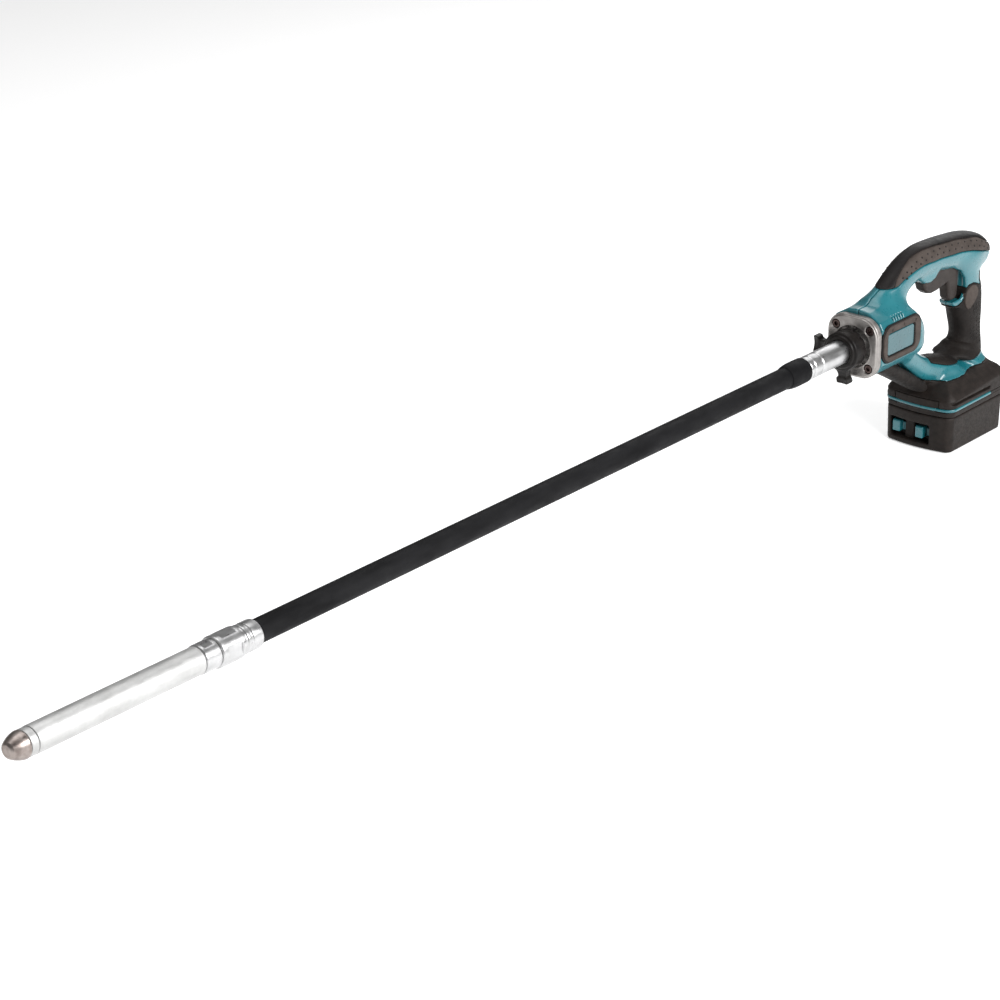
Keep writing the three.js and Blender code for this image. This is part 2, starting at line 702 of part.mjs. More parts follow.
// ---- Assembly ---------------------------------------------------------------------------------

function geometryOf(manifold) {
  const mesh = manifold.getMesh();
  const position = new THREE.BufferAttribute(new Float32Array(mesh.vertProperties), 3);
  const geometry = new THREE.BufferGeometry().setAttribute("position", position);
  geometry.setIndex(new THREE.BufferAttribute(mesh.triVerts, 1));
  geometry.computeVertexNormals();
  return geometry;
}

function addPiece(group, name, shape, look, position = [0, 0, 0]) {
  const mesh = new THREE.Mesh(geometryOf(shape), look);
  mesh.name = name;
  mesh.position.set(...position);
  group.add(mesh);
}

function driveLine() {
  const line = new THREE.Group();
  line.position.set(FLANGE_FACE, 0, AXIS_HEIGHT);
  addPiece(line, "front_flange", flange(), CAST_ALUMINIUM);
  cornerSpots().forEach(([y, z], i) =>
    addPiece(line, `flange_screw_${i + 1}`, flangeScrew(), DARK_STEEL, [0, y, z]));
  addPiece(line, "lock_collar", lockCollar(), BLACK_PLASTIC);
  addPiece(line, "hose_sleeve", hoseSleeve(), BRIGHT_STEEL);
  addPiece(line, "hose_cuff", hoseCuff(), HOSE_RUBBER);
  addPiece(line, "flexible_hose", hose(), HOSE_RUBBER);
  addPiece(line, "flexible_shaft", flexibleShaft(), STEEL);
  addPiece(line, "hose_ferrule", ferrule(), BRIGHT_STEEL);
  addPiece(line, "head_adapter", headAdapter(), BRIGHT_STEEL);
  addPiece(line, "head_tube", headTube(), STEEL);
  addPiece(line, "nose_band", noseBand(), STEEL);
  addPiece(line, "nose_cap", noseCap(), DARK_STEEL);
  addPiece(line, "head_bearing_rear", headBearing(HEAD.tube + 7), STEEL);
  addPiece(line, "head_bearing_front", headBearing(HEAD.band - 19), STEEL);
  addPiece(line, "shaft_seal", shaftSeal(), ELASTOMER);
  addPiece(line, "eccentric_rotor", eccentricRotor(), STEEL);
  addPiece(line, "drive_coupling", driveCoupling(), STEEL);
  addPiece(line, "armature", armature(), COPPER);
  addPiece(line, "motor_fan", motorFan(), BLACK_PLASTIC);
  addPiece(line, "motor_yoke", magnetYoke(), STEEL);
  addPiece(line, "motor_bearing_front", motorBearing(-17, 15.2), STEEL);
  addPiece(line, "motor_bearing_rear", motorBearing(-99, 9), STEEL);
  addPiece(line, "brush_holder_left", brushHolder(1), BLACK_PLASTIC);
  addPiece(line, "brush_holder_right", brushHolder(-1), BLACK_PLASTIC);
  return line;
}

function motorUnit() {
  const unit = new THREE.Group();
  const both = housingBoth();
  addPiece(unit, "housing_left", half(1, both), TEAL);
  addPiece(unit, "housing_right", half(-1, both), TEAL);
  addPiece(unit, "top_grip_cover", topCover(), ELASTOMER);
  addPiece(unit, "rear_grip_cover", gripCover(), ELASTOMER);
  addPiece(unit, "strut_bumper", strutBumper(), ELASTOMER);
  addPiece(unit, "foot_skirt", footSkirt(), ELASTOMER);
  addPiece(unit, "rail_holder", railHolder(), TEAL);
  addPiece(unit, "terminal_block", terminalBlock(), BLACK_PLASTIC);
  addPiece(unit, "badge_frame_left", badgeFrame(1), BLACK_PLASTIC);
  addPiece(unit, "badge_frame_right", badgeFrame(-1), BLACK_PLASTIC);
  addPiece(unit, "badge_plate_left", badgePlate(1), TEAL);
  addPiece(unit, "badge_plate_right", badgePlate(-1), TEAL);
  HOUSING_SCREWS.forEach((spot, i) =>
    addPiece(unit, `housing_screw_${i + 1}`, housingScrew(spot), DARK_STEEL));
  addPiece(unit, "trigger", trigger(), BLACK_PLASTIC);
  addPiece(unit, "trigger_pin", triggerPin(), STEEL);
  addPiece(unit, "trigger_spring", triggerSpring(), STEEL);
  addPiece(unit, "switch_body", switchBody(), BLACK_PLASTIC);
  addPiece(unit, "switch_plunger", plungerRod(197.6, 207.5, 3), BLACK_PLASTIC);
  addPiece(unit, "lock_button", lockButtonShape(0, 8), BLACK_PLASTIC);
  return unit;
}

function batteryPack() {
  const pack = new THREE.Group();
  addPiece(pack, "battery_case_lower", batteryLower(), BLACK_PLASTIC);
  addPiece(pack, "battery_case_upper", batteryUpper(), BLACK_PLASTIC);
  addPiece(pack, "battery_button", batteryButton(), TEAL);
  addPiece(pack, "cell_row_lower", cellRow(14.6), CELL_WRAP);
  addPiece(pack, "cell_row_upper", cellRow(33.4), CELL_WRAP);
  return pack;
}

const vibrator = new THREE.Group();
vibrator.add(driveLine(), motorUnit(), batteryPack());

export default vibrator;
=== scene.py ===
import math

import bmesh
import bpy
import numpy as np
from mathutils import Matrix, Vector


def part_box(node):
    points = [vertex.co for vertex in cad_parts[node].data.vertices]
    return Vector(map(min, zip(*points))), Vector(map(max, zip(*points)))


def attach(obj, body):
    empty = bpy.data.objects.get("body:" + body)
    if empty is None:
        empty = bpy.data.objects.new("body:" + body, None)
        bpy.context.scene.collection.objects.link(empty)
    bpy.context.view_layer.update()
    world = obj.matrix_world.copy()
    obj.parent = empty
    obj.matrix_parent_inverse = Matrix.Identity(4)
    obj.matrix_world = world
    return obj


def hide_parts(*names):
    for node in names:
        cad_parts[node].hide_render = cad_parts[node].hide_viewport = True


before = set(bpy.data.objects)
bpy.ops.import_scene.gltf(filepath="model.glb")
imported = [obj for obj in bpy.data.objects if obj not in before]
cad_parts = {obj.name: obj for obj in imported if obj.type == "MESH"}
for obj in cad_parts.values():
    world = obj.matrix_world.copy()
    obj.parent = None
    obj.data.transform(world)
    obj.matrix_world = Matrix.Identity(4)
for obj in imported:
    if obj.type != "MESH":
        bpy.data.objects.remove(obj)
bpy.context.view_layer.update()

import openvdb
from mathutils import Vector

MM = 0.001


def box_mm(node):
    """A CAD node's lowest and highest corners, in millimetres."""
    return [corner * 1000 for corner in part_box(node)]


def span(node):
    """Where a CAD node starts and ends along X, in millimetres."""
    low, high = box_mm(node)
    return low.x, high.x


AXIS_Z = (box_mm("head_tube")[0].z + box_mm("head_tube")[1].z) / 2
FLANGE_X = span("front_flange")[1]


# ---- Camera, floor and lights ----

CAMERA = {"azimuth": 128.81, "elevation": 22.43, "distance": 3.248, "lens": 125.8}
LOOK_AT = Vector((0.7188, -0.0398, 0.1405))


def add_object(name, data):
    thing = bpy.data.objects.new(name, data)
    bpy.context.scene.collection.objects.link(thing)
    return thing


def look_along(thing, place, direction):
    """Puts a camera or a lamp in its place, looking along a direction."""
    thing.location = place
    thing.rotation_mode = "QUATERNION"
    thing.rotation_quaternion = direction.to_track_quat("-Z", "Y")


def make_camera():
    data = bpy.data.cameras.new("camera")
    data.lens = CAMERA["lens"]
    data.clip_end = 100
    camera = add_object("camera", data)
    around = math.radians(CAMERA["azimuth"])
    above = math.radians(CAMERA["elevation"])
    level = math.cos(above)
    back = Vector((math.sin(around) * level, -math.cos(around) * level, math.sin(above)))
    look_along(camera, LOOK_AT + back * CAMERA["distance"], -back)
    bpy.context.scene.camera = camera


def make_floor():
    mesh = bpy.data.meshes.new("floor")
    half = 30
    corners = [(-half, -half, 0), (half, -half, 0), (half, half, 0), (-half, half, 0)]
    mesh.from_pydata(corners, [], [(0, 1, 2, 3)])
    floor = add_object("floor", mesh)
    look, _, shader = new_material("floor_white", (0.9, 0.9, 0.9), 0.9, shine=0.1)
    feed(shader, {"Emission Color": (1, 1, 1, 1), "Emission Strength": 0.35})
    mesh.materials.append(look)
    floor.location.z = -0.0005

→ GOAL
Output exactly the lines running from the line containing "const vibrator = new THREE.Group();" through the line containing "if empty is", and only those lines.

→ RESPONSE TO THIS EXERCISE
const vibrator = new THREE.Group();
vibrator.add(driveLine(), motorUnit(), batteryPack());

export default vibrator;
=== scene.py ===
import math

import bmesh
import bpy
import numpy as np
from mathutils import Matrix, Vector


def part_box(node):
    points = [vertex.co for vertex in cad_parts[node].data.vertices]
    return Vector(map(min, zip(*points))), Vector(map(max, zip(*points)))


def attach(obj, body):
    empty = bpy.data.objects.get("body:" + body)
    if empty is None:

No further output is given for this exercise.